[Marxism] Russia's October Revolution celebrations planned

Alan Bradley alanb1000 at yahoo.com
Sat Oct 20 18:09:38 MDT 2007

From: "Walter Lippmann
> (Russia today is, of course, a capitalist country,
> but one which put itself on the international map
> as a modern power to be reckoned with when it threw
> out the Czar and abolished capitalism. Today Russia
> is also a power to be reckoned with. 

Truely terrible historical illiteracy.

Russia first appeared on the scene as a great power
under Peter the Great, in the early 18th Century. The
Great Northern War saw it decisively eclipse its
Swedish and Polish rivals. Even before that, of
course, it had been steadily expanding its borders to
the East and South.

In the Seven Years War, it was the backbone of the
anti-Prussian coalition - the one power the Prussians
couldn't decisively defeat.

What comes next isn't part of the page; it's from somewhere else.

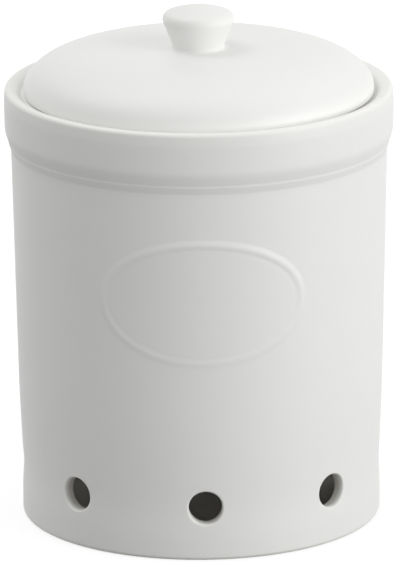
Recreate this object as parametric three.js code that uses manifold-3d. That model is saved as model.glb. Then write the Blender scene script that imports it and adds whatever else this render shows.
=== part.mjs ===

Its defection from the
coalition was the true cause of Prussia's survival -
the "Miracle of the House of Hohenzollern".

In the Napoleonic Wars, it provided the largest
contingent of the anti-French armies of the Third
Coalition (1805), fought the French independently in
1807 (and a few other times as well!), and, of course,
crushed the French invasion in 1812, and participated
massively in the subsequent campaigns in 1813-14.

In the subsequent decades, it played the role of the
ultimate defence against revolution in Europe. (This
was acknowledged by Marx and Engels themselves.) It
was not only a great power, it was, in a sense, THE
great power - the one that maintained social stability
in the others.

In the early 1850s, it fought the Crimean war against
Britain, France, the Ottoman Empire and
Piedmont/Sardinia (the state that would unify Italy
5-6 years later). It would be fair to say that Russia
was defeated, since the treaty that ended it favoured
the Turks. However, a subsequent conflict with the
Turks in the 1870s was far more favourable to Russia.

While all this was going on, "the Great Game" was
being waged in Central Asia, with Britain and Russia
busily trying to expand their spheres of influence at
each others expense, and, of course, at the expense of
Persia, the Ottomans, China, and the smaller powers of
the area.

All of this was the history of a Great Power, with
Capital Letters.

Russia really only ran into trouble when it came into
conflict with Japan in 1904-05. All of a sudden, its
more backward features bit it on the backside.

Things became worse in 1914-1917, but it should be
noted that despite its defeats at the hands of
Germany, it was very far from being a pushover, and
was actually successful against Austria-Hungary.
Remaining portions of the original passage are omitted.